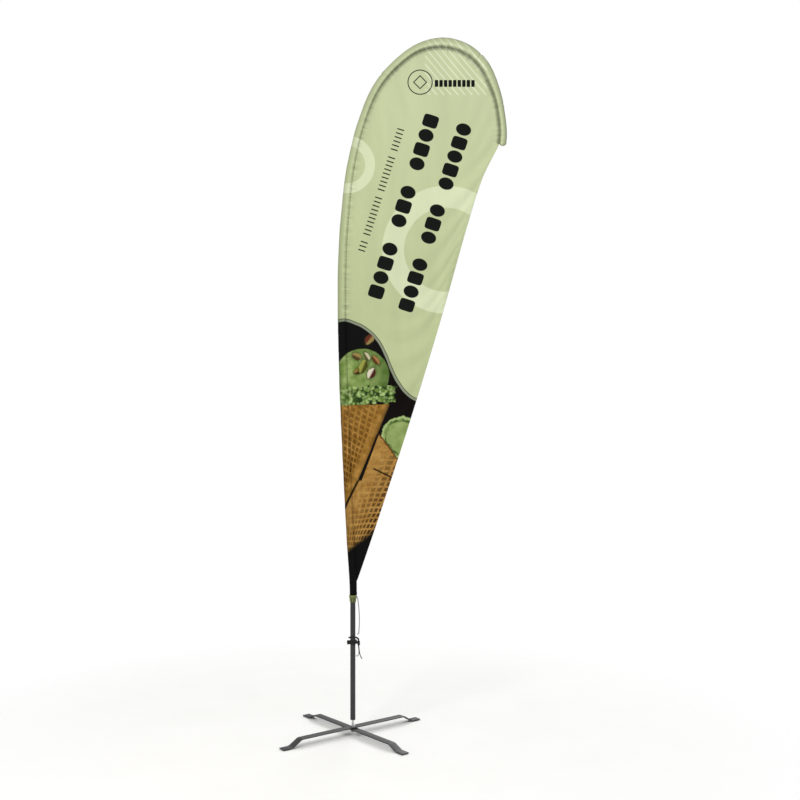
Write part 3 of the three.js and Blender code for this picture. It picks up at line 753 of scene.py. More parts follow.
def eased(stops, along):
    """A value given at a few distances along the edge, eased from each to the next."""
    stops = np.array(stops, float)
    k = np.clip(np.searchsorted(stops[:, 0], along) - 1, 0, len(stops) - 2)
    t = np.clip((along - stops[k, 0]) / (stops[k + 1, 0] - stops[k, 0]), 0, 1)
    return stops[k, 1] + (stops[k + 1, 1] - stops[k, 1]) * t * t * (3 - 2 * t)


# Each pair is a distance along the edge and the measure there.
SLEEVE_WIDTHS = [
    (600, 35), (900, 38), (1500, 42), (2400, 40), (3000, 35),
    (3350, 36), (3600, 50), (3800, 48), (4050, 34), (4600, 38),
]
SLEEVE_HALF_DEPTHS = [(600, 15.6), (2200, 14.5), (3200, 12.5), (4600, 12)]
POLE_INSETS = [(900, 15.6), (3000, 12.5), (4600, 10.5)]
print("edge of the sleeve:", round(EDGE_LENGTH), "mm")

# %% Make the lower pole tube
POLE_RADIUS, POLE_WALL = 12.5 * MM, 1.5 * MM
stations = np.concatenate([[0, 2, 300], np.arange(560, 1081, 40)])
axis = from_edge(stations, eased(POLE_INSETS, stations)) * MM
take_up(None)
bpy.ops.mesh.primitive_circle_add(
    vertices=64, radius=POLE_RADIUS, location=(axis[0, 0], 0, axis[0, 1]), fill_type="NOTHING"
)
pole = settle(bpy.context.object, "pole_tube")
with editing(pole):
    draw_out(axis, heading=math.pi / 2)
    face_outwards()
modify(pole, "SOLIDIFY", thickness=POLE_WALL, offset=-1)
soften(pole, 0.35 * MM, 50)
fit(pole, "pole_and_flag", anodised, "pole_lower")
print("pole tube:", len(pole.data.polygons), "faces")

# %% [markdown]
# ## The sleeve
#
# The pole runs in a sleeve of doubled knit, sewn along its inner side. Under tension the sleeve is round where the
# pole fills it and narrows to the seam. It is lofted here from one section: a round nose, then a taper to the
# thickness of the seam. A real sleeve is never smooth. The cloth creeps on the pole and gathers in long soft
# folds, the lock stitch pulls it into small puckers, and where the bow is tightest it creases right across. All
# three are moves of the section's points, as functions of the distance along the edge and of the place round it.

# %% The section of the sleeve, and its folds
NOSE = 0.42
SECTION_SIZE = (40, 15)
CREASE_DEPTHS = (4.6, 4.2, 2.8)
creases = [
    edge_run[np.argmin(np.linalg.norm(outer_edge - spot, axis=1))] for spot in ((138, 3215), (628, 3318), (735, 3075))
]


def section(count):
    """Points round the sleeve as (inward share, depth share), from the nose over the front to the seam and back."""
    nose = [(NOSE * (1 - math.cos(a)), math.sin(a)) for a in np.linspace(0, math.pi / 2, count, endpoint=False)]
    taper = [
        (NOSE + (1 - NOSE) * t, 0.1 + 0.9 * math.cos(math.pi / 2 * t) ** 0.8) for t in np.linspace(0, 1, count + 2)
    ]
    half = np.array(nose + taper)
    return np.vstack([half * (1, -1), half[::-1]])


def soft_noise(x, y, seed):
    """Smooth noise between about -1 and 1 for arrays of x and y."""
    x, y = np.broadcast_arrays(x, y)
    values = [noise.fractal(Vector((a, b, seed)), 0.9, 2.0, 2) for a, b in zip(x.ravel(), y.ravel())]
    return np.array(values).reshape(x.shape)


def bell(x, centre, width):
    return np.exp(-(((x - centre) / width) ** 2))


def sleeve_rings(along, proud=0.0, fullness=None):
    """The sleeve's rings and UVs, in metres. proud makes it that many mm larger all round."""
    unit = section(9)
    width = eased(SLEEVE_WIDTHS, along)[:, None]
    depth = eased(SLEEVE_HALF_DEPTHS, along)[:, None]
    full = 1.0 if fullness is None else fullness[:, None]
    share, side = unit[None, :, 0], unit[None, :, 1]
    inward = (share * (width + 2 * proud * (share < 0.9)) - proud) * full + width * (1 - full) / 2
    across = side * (depth + proud) * full

    near_seam = np.exp(-((1 - share) * width) / 9)
    front = np.where(side < 0, -1.0, 1.0)
    run = along[:, None] + 0 * share
    folds = soft_noise(run / 130, side * 1.3 + share * 0.8, 3.1) * 2.0
    folds += soft_noise(run / 42, side * 1.7, 7.7) * 0.7
    pucker = np.sin(run / 17 * 2 * math.pi + 2.5 * soft_noise(run / 60, share * 0, 1.5)) * 0.9
    pucker *= near_seam * (0.6 + 0.6 * soft_noise(run / 230, share * 0, 9.2)) * front * 2.8
    dents = 0
    for at, deepest in zip(creases, CREASE_DEPTHS):
        lean = at + 9 * share + 3 * soft_noise(share * 4, 0 * run, at)
        dents = dents - deepest * bell(run, lean, 5) + 0.45 * deepest * bell(run, lean + 12, 8)
    swell = (folds * 0.8 + dents) * (1 - near_seam)
    across = across + (swell * np.abs(side) * front + pucker) * full
    inward = inward - swell * (1 - share) * 0.6 * full * (share < NOSE)

    flat = from_edge(run, inward) * MM
    rings = np.stack([flat[..., 0], across * MM, flat[..., 1]], axis=-1)
    round_it = run_of(unit * SECTION_SIZE) * MM
    spots = np.stack(np.broadcast_arrays(-np.abs(round_it - round_it[-1] / 2)[None], run * MM), axis=-1)
    return rings, spots


# %% Make the sleeve and the pocket at its end
SLEEVE_FOOT = 679 - POLE_FOOT
POCKET_START = EDGE_LENGTH - 46
POCKET_ROUND = 14

turned_in = SLEEVE_FOOT + np.array([16, 8, 1.5])
outside = np.concatenate([np.arange(SLEEVE_FOOT, 3000, 5.0), np.arange(3000, POCKET_START + 6, 4.0)])
both = zip(sleeve_rings(turned_in, proud=-0.9), sleeve_rings(outside))
sleeve = skin("sleeve_knit", *(np.vstack(pair) for pair in both))

pocket_run = np.concatenate([
    np.arange(POCKET_START - 4, EDGE_LENGTH - POCKET_ROUND, 2.5),
    EDGE_LENGTH - POCKET_ROUND * np.cos(np.radians(np.linspace(0, 89, 12))),
])
left = np.clip((EDGE_LENGTH - pocket_run) / POCKET_ROUND, 0, 1)
pocket = skin("pocket_knit", *sleeve_rings(pocket_run, proud=0.8, fullness=0.02 + 0.98 * np.sqrt(1 - (1 - left) ** 2)))
with editing(pocket):
    bpy.ops.mesh.select_all(action="DESELECT")
    bpy.ops.mesh.select_non_manifold()
    bm = bmesh.from_edit_mesh(pocket.data)
    lowest = min(v.co.z for v in bm.verts)
    for v in bm.verts:
        v.select_set(v.select and v.co.z < lowest + 6 * MM)
    bm.select_flush_mode()
    bmesh.update_edit_mesh(pocket.data)
    bpy.ops.mesh.fill_holes(sides=0)
for piece in (sleeve, pocket):
    print(piece.name, len(piece.data.polygons), "faces")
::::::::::
### Problem statement
Pick out every line of the listing containing the word "three", and show those lines.

### Response below
Write part 3 of the three.js and Blender code for this picture. It picks up at line 753 of scene.py. More parts follow.
# three are moves of the section's points, as functions of the distance along the edge and of the place round it.